I had been thinking for some time that Warren would be the best choice for Biden’s VP. Her policy smarts and determination to rewrite the rules of the market would be a necessary compliment to his more cautious approach, creating a balanced ticket that both younger/left-leaning and older/moderate-leaning Democratic voter can get behind.
Warren’s impressive Twitter thread from Tuesday convinced me that Biden should do so right away. She laid out a series of conditions that should be attached to any industry bailouts Congress is contemplating—from requirements that companies pay employees a minimum wage of $15 an hour to prohibitions on engaging in the kind of stock buybacks that have left corporations bereft of cash and hence needing bailouts in the first place. “The moment to impose needed reforms on American industries is precisely when a crisis hits and they’re coming hat in hand to Washington asking for bailouts,” I wrote, adding that if he puts Warren on the ticket right away
[I]t would make Biden a power player in the immensely significant decisions that are going to be made in Washington in the coming weeks and months. Presuming he and Warren can come to terms—that is, he would have to agree to follow her lead on policy ideas but she’d have to agree that he’s the boss and not to go too far beyond what he’s comfortable with—her pronouncements on the Senate floor would be seen as the word of the presumptive Democratic nominee. As such, other Democratic lawmakers would be more inclined to support her positions. That would help unify the Democrats behind an aggressive set of demands they’d place before Mitch McConnell and, ultimately, Donald Trump, on the terms of any stimulus/bailout package. Every time Trump gives into a Democratic congressional demand, he would in essence be conceding to Joe Biden—months before the November elections.

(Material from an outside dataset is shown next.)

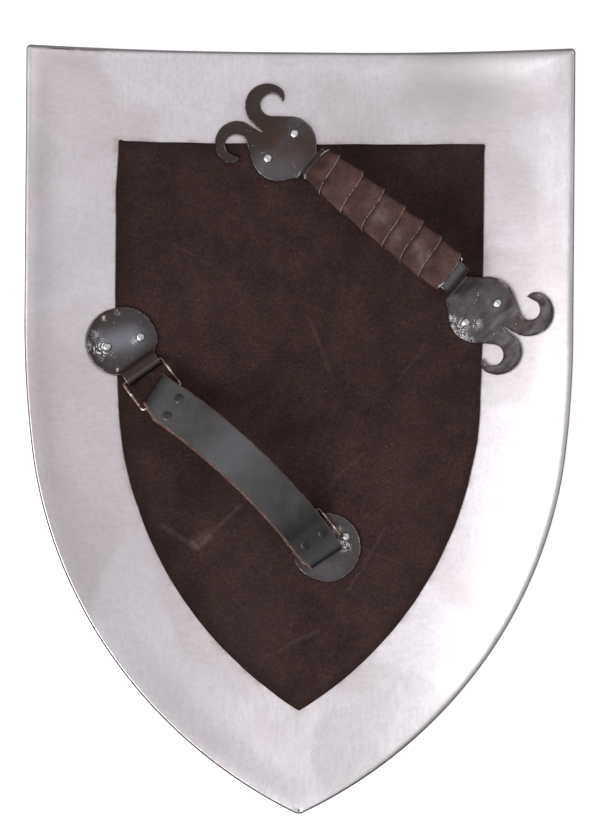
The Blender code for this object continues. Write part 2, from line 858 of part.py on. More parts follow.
def strap_frame(route, along, across):
    """A matrix in the middle of the strap's two layers, with its Z axis square to them."""
    left, right = route.edges(along, False)
    sideways = (across - left) / (right - left)
    origin = route.point(along, 0.5, sideways, False)
    forward, _ = strap_direction(along)
    normal = route.normal(along)
    ahead = Vector((forward.x, forward.y, route.slope(along))).normalized()
    side = normal.cross(ahead)
    return Matrix.Translation(origin) @ Matrix((ahead, side, normal)).transposed().to_4x4()


# --- Rivets ---------------------------------------------------------------------------------------


def turned_mesh(name, profile):
    """A mesh with one edge line, top to bottom on its outer side, for a Screw modifier to turn."""
    mesh = bpy.data.meshes.new(name)
    bm = bmesh.new()
    verts = [bm.verts.new((radius, 0.0, z)) for radius, z in profile]
    for first, second in zip(verts, verts[1:]):
        bm.edges.new((first, second))
    bm.to_mesh(mesh)
    bm.free()
    return mesh


def turned_object(name, mesh, material_name, matrix):
    obj = add_object(name, mesh, material_name)
    screw = obj.modifiers.new("turn", "SCREW")
    screw.steps = 12
    screw.render_steps = 12
    screw.use_merge_vertices = True
    screw.merge_threshold = 1e-5
    obj.matrix_world = matrix


def rivet_profile(grip):
    """From the hammered end in the hollow down to the flat head on the face; z = 0 is the face."""
    top = grip + GAP
    low = -GAP - FRONT_HEAD_HEIGHT
    return (
        (0.0, top + BACK_HEAD_HEIGHT),
        (BACK_HEAD * 0.5, top + BACK_HEAD_HEIGHT * 0.86),
        (BACK_HEAD * 0.88, top + BACK_HEAD_HEIGHT * 0.45),
        (BACK_HEAD, top),
        (SHANK, top),
        (SHANK, -GAP),
        (FRONT_HEAD, -GAP),
        (FRONT_HEAD, low * 0.6),
        (FRONT_HEAD * 0.8, low),
        (0.0, low),
    )


def make_shield_rivets():
    sets = (
        ("grip_rivet", GRIP_RIVETS, FITTING_DEPTH + GRIP_THICKNESS),
        ("anchor_rivet", ANCHOR_RIVETS, FITTING_DEPTH + ANCHOR_THICKNESS),
    )
    for name, places, grip in sets:
        mesh = turned_mesh(name, rivet_profile(grip))
        for number, (x, y) in enumerate(places, 1):
            turned_object(f"{name}_{number}", mesh, "rivet_steel", frame_at(x, y))


def make_strap_rivets(route):
    face = CLOSED_GAP / 2 + LEATHER / 2 + GAP
    head, washer = 0.0047, 0.0030
    profile = (
        (0.0, face + 0.0013),
        (head * 0.6, face + 0.0011),
        (head, face + 0.0004),
        (head, face),
        (STRAP_SHANK, face),
        (STRAP_SHANK, -face),
        (washer, -face),
        (washer * 0.8, -face - 0.0008),
        (0.0, -face - 0.0009),
    )
    mesh = turned_mesh("strap_rivet", profile)
    for number, place in enumerate(STRAP_RIVETS, 1):
        name = f"strap_rivet_{number}"
        turned_object(name, mesh, "strap_rivet_black", strap_frame(route, *place))


def make_hole_cutters(route):
    for number, (x, y) in enumerate(GRIP_RIVETS + ANCHOR_RIVETS, 1):
        hole = round_cutter(SHANK + GAP, 0.016)
        add_cutter(f"shield_hole_{number}", hole, frame_at(x, y, 0.004), SHIELD_HOLES)
    for number, place in enumerate(STRAP_RIVETS, 1):
        hole = round_cutter(STRAP_SHANK + GAP, 0.014)
        add_cutter(f"strap_hole_{number}", hole, strap_frame(route, *place), STRAP_HOLES)


# --- Build ----------------------------------------------------------------------------------------

clear_scene()
PARTS = new_collection("heater_shield")
CUTTERS = new_collection("cutters")
SHIELD_HOLES = new_collection("shield_holes")
STRAP_HOLES = new_collection("strap_holes")
MATERIALS = {name: new_material(name) for name in COLOURS}
SHIELD = bpy.data.objects.new("shield_origin", None)
PARTS.objects.link(SHIELD)

upper_ring = ring_frame(UPPER_ANCHOR, UPPER_TAB_ANGLE, UPPER_RING_ANGLE, UPPER_RING_TILT)
lower_ring = ring_frame(LOWER_ANCHOR, LOWER_TAB_ANGLE, LOWER_RING_ANGLE, LOWER_RING_TILT)
strap_route = StrapRoute(upper_ring, lower_ring)

make_hole_cutters(strap_route)
make_shield_body()
make_liner()
make_grip_bar()
make_grip_wrap()
make_anchor("strap_anchor_upper", UPPER_ANCHOR, UPPER_TAB_ANGLE)
make_anchor("strap_anchor_lower", LOWER_ANCHOR, LOWER_TAB_ANGLE)
make_ring("ring_upper", upper_ring)
make_ring("ring_lower", lower_ring)
make_strap(strap_route)
make_shield_rivets()
make_strap_rivets(strap_route)
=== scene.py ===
"""Looks of the heater shield: a fine mesh and a finish for each piece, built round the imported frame.

Metres, +Z up. The shield lies hollow side up, with its top edge to +Y and its tip to -Y.
"""

import math

import bmesh
import bpy
import numpy as np
from mathutils import Matrix, Vector, kdtree, noise
from mathutils.geometry import delaunay_2d_cdt


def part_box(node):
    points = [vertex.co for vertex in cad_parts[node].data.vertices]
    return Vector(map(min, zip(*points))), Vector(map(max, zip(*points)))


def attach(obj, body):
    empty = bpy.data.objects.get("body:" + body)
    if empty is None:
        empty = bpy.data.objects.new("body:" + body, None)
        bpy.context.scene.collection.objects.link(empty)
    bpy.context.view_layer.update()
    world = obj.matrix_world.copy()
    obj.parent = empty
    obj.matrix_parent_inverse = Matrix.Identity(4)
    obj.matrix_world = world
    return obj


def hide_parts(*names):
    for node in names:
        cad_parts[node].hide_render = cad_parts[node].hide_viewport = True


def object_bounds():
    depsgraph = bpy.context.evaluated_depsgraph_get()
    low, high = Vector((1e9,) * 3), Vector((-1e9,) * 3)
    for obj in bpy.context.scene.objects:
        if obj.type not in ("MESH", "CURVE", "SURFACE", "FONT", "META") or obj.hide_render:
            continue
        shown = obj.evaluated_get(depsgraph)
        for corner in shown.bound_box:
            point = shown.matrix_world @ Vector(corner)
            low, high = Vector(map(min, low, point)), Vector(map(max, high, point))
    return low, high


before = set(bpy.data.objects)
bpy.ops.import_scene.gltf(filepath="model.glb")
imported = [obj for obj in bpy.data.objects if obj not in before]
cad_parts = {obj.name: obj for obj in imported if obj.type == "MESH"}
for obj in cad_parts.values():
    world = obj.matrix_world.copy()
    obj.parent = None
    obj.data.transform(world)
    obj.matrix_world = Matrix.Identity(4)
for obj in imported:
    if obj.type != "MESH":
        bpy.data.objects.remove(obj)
CAD_LOW, CAD_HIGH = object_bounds()

# --- Sizes ----------------------------------------------------------------------------------------

# GAP lies between pieces that touch. The sheet is flat for FLAT_HALF to each side of its middle and
# bends to a radius of FLANK_BEND beyond that.
GAP = 0.0003
FLAT_HALF = 0.035
FLANK_BEND = 0.6528
SHEET = 0.0015
# The outlines: where the straight sides end, the radius and degrees of the ease below them, the
# radius of the flanks, the rounding of the top corners and of the tip, and how far the tip leans.
SHOULDER = 0.10173
SHIELD_EASE = (1.028, 6.5)
SHIELD_FLANK = 0.446
SHIELD_CORNER = 0.0045
SHIELD_TIP_HALF = 0.0025
SHIELD_LEAN = 0.0035
LINER_SHOULDER = 0.1467
LINER_EASE = (2.588, 2.69)
LINER_FLANK = 0.3633
LINER_LEAN = 0.003
FACE_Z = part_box("shield_body")[0].z

LINER = 0.0025
LINER_DEPTH = SHEET + GAP
FITTING_DEPTH = LINER_DEPTH + LINER + GAP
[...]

The potential for Biden and Warren, together with congressional Democrats, to use this moment of crisis—which Republicans themselves seem increasingly willing to spend trillions of dollars to address—to restructure the rules of the economy in a profoundly progressive direction, and to do so in a way that requires the sitting president to publicly make major concessions to his Democratic rival, all before the November elections, is something I’m not sure most people have gotten their heads around.
Still, commenters raised several reasonable arguments for not picking Warren, so let me address those one by one.
First is the question of her age: Warren will be 71 in June. That’s actually not much older than Biden was when he assumed the vice presidency, nor Nelson Rockefeller: both were 66. I don’t remember anyone complaining about their ages. And women outlive men! To be sure, Warren paired with Biden, who turns 78 in November, does not exactly make a youthful tableau. But compared to what? In November, Donald Trump and Mike Pence will be 74 and 61 respectively. Younger, yes, but so much so that significant numbers of voters will make that the deciding factor? I doubt it.
Second is the argument that Biden ought to choose a vice president who is a person of color. In an ideal world, he definitely should, for reasons of both justice and political advantage. But as a practical matter, it’s hard to argue that any of the commonly floated names is a better choice than Warren. Of the minority candidates who ran in the current presidential race—Kamala Harris, Cory Booker, Julian Castro, Andrew Yang, Deval Patrick—none won a single delegate (Warren won 72) and most dropped out before Iowa. Most minority voters, like most Democratic voters generally, seem to be choosing electability over identity, at least in this cycle. That fact also argues against Biden taking the risk of tapping a less known, less experienced, less vetted candidate—Stacey Abrams, say, or Michelle Lujan Grisham.
A third concern is that Warren is too far left and that choosing her means losing the chance to win over large numbers of independents and Republicans disgusted with Trump and the GOP. I am deeply sympathetic to this argument—all the more so because in Amy Klobuchar the Democrats have a quality potential VP candidate who ought to make the ticket attractive to Never Trumpers, especially in the all-important Upper Midwest. The problem is that if Biden were to choose Klobuchar, he would be effectively dissing the entire left half of the Democratic base. It’s a judgement call, I know, and I don’t know that anyone has, or even can, do the math. But it seems to me that there is a bigger potential net upside to Biden picking a candidate who is at least acceptable, and perhaps highly attractive, to loyal Democratic voters on the left than one who might bring in voters on the center-right who are not traditional Democrats
Finally, there’s the worry that if Warren were to become vice president, Massachusetts’ Governor Charlie Baker would replace her with a fellow Republican. Obviously, this is no small concern, since the senate is up for grabs in 2020 and whichever party controls it will control, among other things, the future makeup of the courts. But the threat here is less than meets the eye. Baker’s replacement would only serve for five months—less if Warren were to resign from the senate earlier, after the November elections but before inauguration—at which point a special election would need to be held that Democrats are likely to win. Massachusetts Democrats can avoid even that risk by using their veto proof majority in the state legislature to pass a law saying any senator appointed by the governor has to be from the same party as the previous senator—a law already on the books in a number of states. Boom, problem solved.